(Object data in JSON)

..............................

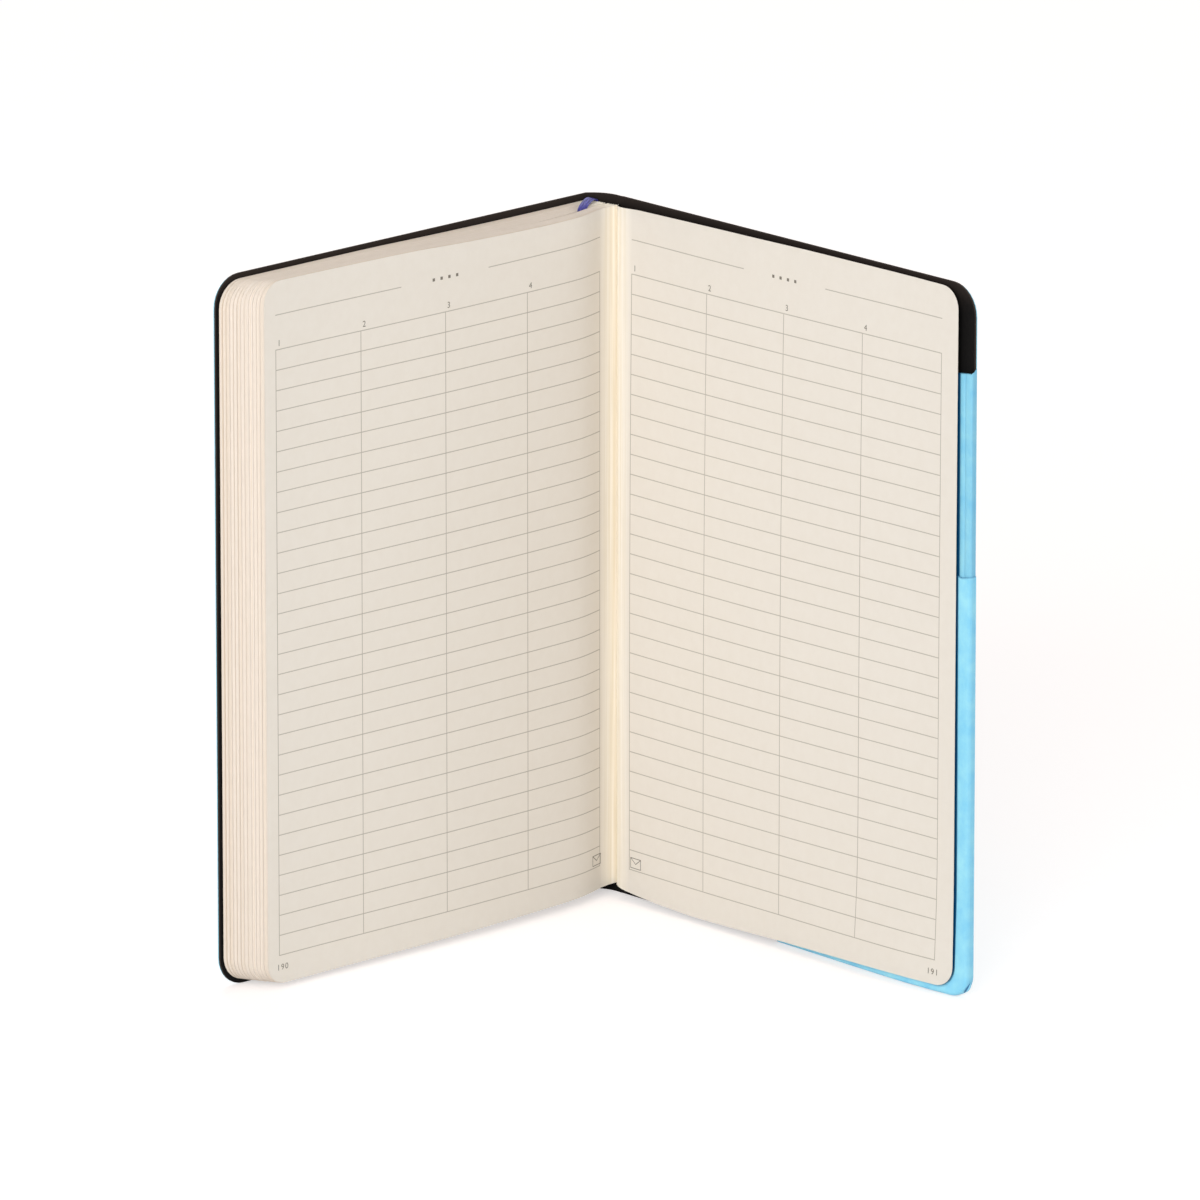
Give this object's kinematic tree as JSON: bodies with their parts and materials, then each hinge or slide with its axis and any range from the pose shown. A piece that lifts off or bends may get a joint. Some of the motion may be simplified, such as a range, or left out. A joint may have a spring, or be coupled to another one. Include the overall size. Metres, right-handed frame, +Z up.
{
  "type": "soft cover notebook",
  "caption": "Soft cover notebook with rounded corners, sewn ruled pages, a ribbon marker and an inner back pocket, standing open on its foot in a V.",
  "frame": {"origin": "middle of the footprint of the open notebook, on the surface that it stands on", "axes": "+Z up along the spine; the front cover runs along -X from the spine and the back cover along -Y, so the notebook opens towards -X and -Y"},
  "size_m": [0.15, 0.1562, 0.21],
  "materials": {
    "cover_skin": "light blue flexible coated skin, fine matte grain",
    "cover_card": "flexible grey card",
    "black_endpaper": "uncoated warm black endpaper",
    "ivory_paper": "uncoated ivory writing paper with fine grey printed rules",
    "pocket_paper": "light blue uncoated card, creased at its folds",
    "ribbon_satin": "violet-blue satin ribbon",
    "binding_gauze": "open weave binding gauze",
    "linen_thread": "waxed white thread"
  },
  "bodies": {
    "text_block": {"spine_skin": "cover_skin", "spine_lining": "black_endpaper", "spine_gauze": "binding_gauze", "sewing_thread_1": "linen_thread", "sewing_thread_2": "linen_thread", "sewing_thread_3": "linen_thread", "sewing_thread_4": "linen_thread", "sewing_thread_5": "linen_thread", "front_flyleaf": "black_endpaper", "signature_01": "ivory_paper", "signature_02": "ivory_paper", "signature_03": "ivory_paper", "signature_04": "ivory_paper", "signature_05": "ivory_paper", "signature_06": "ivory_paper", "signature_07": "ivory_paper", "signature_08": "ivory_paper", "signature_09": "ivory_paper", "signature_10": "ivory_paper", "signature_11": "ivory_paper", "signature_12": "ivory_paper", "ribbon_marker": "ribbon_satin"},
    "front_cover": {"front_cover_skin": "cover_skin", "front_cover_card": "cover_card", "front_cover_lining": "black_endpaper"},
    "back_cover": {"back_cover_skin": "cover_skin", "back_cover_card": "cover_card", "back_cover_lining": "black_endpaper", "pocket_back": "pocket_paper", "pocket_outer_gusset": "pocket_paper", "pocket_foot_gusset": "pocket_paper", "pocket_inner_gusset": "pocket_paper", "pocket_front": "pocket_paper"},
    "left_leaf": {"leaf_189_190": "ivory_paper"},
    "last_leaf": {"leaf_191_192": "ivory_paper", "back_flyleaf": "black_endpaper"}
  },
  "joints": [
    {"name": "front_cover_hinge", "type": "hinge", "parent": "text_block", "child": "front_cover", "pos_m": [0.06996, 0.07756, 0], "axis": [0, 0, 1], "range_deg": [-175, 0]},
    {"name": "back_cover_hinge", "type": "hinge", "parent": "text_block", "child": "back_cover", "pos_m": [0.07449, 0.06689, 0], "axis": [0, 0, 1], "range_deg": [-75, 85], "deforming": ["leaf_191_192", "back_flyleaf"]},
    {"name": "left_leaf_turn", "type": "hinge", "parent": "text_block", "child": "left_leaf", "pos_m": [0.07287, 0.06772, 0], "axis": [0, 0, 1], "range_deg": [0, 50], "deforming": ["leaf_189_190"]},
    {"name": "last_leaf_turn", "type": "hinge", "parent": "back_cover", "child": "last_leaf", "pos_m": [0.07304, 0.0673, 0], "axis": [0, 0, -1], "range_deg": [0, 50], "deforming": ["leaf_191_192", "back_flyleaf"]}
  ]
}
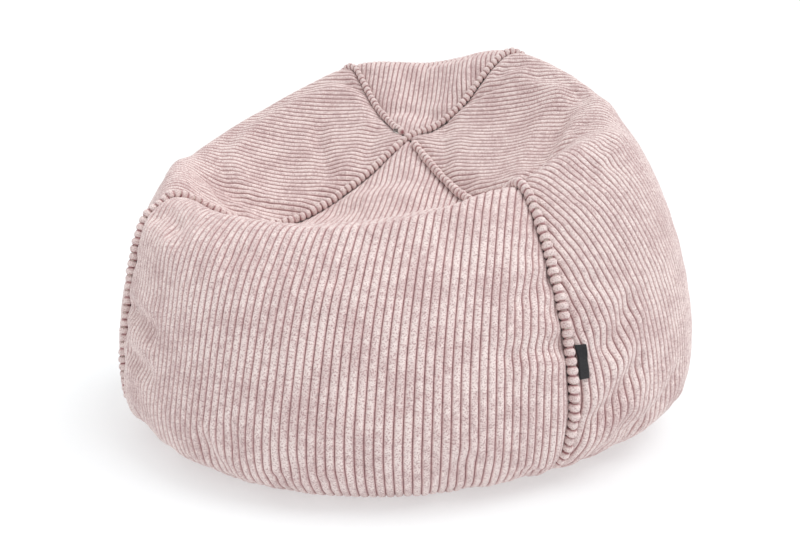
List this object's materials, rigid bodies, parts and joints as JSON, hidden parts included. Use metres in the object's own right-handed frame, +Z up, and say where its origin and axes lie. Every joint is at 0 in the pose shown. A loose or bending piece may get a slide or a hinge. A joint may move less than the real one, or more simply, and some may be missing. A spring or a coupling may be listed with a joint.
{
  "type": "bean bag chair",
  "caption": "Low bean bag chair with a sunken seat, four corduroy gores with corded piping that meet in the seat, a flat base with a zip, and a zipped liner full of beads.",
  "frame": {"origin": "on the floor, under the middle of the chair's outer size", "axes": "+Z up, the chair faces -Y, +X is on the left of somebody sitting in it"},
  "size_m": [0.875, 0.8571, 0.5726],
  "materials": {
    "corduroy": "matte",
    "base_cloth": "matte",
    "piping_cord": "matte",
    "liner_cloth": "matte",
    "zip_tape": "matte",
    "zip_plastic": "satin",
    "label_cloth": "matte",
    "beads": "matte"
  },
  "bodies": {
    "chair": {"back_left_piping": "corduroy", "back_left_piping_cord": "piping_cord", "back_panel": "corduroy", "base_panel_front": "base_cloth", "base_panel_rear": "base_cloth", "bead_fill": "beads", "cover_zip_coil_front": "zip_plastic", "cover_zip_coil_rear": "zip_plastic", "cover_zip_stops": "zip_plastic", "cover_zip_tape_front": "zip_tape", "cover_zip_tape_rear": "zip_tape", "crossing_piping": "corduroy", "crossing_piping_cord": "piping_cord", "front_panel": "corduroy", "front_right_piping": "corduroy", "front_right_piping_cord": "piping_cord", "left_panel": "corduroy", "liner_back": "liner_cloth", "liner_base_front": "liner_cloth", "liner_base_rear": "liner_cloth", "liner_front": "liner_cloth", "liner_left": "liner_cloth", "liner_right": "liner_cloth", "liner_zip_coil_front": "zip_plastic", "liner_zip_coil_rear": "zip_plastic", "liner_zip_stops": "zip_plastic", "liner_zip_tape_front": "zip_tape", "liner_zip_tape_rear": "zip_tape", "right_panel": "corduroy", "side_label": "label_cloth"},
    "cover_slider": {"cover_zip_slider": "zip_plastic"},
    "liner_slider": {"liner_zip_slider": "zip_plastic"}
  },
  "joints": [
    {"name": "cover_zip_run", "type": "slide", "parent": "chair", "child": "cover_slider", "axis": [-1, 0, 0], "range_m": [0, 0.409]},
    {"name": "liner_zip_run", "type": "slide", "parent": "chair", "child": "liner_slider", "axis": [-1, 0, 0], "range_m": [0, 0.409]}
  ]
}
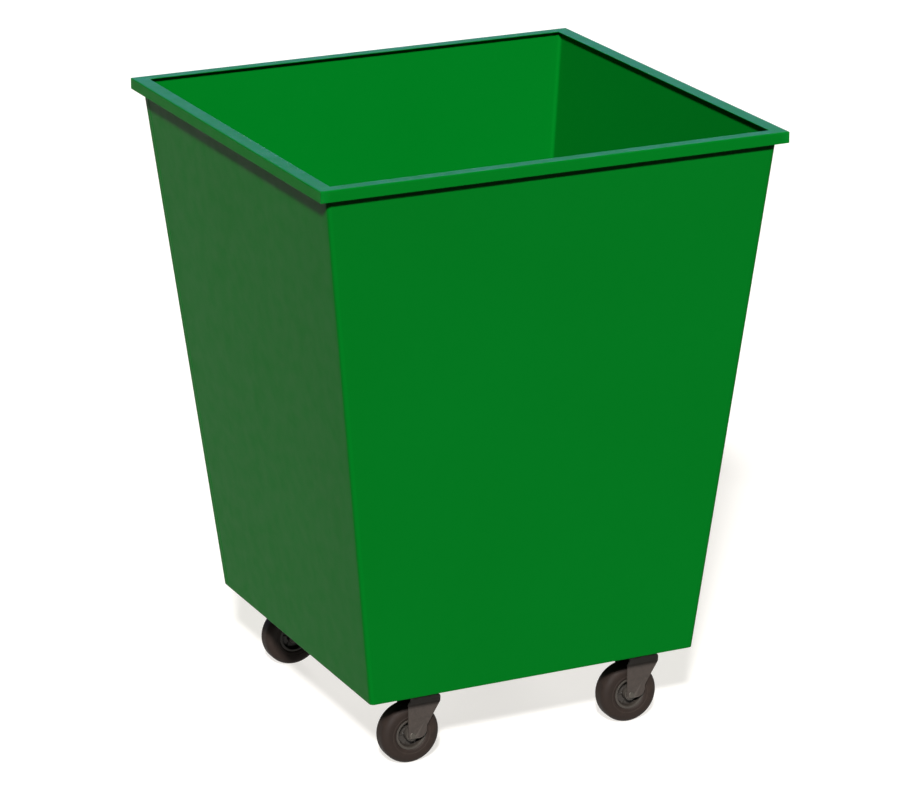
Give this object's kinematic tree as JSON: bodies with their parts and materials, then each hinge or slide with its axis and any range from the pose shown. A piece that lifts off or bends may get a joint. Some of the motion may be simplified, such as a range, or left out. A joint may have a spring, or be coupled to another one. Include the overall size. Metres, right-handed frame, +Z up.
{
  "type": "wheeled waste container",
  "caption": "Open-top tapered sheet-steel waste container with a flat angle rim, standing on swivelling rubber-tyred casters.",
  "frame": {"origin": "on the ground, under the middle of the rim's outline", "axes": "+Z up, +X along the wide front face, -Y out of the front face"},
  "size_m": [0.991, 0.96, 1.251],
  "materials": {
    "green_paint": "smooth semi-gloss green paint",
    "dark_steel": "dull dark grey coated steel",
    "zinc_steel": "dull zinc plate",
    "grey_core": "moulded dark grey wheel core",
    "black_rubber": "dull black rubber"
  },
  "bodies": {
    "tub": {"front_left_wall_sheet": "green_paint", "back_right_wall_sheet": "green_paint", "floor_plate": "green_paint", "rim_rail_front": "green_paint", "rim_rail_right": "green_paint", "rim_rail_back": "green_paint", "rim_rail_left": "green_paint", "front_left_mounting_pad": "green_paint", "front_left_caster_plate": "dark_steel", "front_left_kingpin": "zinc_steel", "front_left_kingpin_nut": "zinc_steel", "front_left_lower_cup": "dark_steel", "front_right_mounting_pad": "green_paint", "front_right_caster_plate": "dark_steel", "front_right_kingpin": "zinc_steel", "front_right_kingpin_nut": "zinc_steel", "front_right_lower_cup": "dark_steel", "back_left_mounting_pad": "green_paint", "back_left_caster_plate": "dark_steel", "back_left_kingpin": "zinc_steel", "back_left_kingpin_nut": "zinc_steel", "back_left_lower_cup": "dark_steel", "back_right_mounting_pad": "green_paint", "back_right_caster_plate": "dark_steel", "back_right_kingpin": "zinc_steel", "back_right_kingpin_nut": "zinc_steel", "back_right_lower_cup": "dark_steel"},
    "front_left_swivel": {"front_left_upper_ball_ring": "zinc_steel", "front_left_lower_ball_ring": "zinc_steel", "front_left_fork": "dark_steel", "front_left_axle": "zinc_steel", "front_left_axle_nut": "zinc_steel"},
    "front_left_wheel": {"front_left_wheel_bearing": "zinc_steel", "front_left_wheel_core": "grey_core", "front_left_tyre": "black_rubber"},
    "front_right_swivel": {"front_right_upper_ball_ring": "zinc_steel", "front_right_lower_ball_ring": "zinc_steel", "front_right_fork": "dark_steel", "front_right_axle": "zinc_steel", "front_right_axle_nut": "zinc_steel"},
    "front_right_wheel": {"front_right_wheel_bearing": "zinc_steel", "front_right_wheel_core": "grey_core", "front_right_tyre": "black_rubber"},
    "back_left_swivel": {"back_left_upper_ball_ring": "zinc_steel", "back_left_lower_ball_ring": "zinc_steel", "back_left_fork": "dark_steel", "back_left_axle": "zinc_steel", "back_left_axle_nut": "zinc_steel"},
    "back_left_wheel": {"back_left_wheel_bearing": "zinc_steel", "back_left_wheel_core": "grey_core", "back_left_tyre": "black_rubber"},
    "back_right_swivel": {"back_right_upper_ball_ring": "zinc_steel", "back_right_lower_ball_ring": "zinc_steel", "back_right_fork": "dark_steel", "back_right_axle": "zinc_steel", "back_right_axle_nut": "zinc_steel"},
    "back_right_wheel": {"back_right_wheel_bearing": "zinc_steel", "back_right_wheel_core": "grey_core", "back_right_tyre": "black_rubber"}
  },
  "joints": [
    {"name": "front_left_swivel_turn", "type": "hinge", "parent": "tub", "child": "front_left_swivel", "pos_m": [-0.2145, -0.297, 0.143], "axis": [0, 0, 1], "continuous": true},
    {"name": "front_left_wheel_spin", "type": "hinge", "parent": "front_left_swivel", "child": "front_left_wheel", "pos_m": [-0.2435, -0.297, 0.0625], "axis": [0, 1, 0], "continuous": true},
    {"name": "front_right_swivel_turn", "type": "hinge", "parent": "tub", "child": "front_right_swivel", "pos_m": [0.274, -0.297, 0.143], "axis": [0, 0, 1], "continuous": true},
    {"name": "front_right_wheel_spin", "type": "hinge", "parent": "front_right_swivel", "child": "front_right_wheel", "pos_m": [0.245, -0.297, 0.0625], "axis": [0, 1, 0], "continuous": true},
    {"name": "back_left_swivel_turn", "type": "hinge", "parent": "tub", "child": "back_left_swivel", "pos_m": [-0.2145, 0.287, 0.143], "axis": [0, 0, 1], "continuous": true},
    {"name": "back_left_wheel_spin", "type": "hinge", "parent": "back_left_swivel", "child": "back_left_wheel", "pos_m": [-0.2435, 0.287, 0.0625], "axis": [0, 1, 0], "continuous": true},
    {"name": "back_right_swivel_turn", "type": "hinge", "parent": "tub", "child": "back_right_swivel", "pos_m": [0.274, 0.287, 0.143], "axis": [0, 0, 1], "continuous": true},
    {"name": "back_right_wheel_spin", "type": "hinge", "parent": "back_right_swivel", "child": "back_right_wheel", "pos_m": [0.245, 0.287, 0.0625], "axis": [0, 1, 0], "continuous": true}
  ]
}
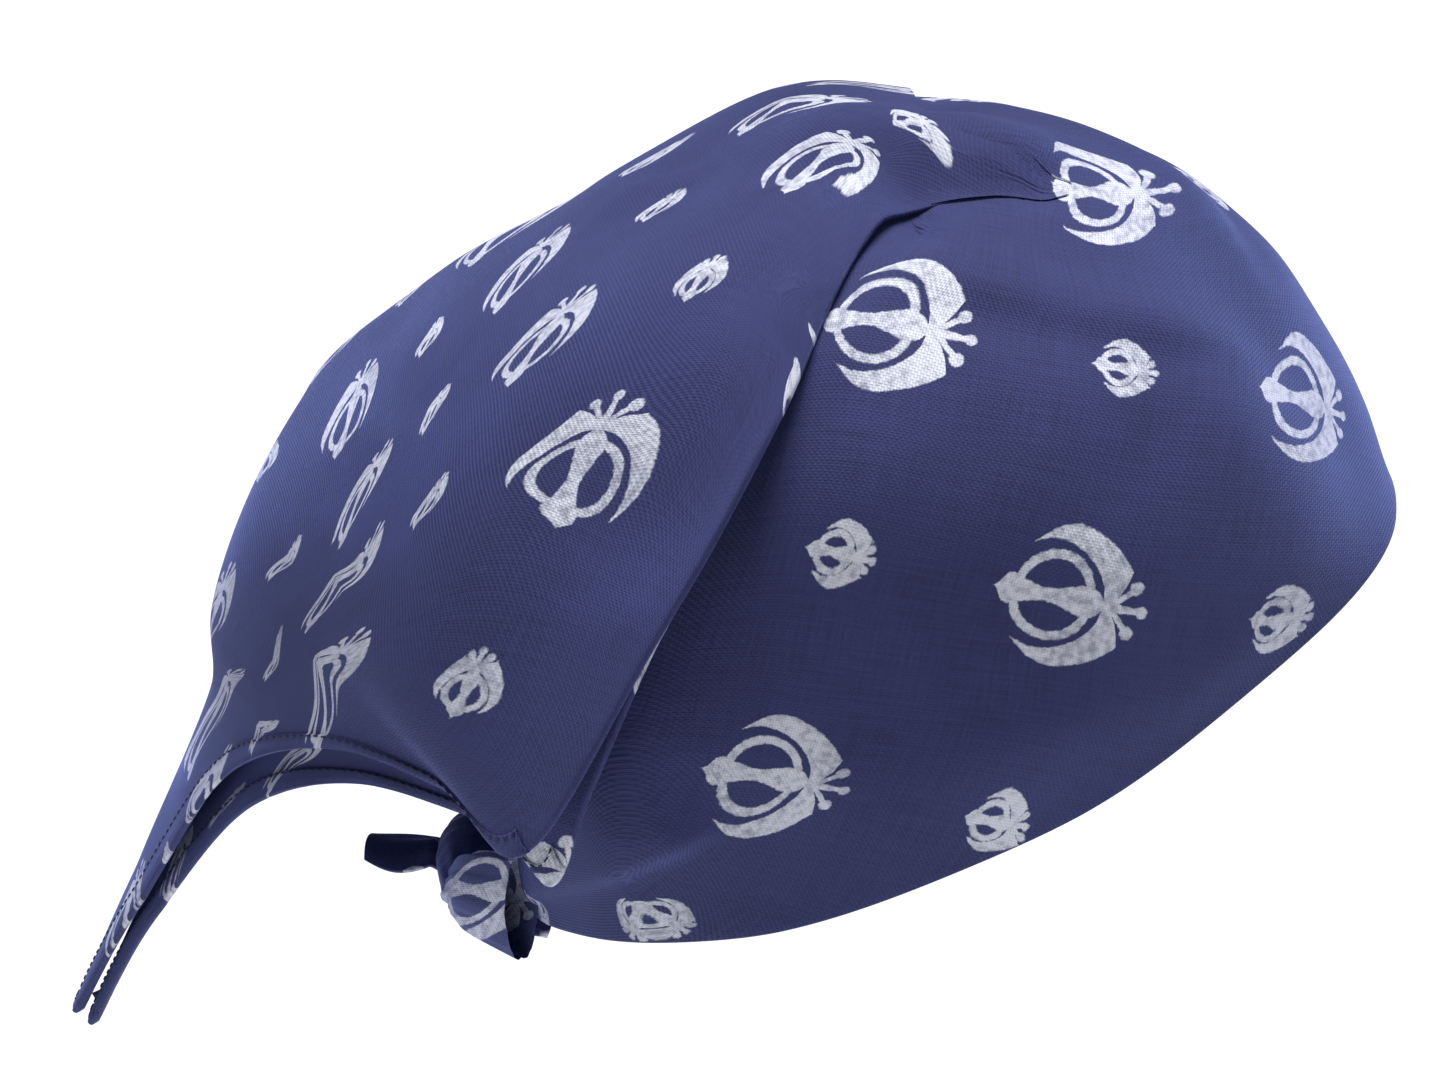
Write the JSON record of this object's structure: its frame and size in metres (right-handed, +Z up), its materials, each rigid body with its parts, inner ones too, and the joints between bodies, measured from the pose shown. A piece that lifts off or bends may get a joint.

..............................

Job :: Collect the complete line wherever the string "origin" appears in the records.

Task output ::
  "frame": {"origin": "middle of the footprint of the open notebook, on the surface that it stands on", "axes": "+Z up along the spine; the front cover runs along -X from the spine and the back cover along -Y, so the notebook opens towards -X and -Y"},
List this object's materials, rigid bodies, parts and joints as JSON, hidden parts included. Use metres in the object's own right-handed frame, +Z up, and say where its origin and axes lie. Every joint is at 0 in the pose shown. A loose or bending piece may get a slide or a hinge. A joint may move less than the real one, or more simply, and some may be missing. A spring or a coupling may be listed with a joint.
  "frame": {"origin": "on the floor, under the middle of the chair's outer size", "axes": "+Z up, the chair faces -Y, +X is on the left of somebody sitting in it"},
  "frame": {"origin": "on the ground, under the middle of the rim's outline", "axes": "+Z up, +X along the wide front face, -Y out of the front face"},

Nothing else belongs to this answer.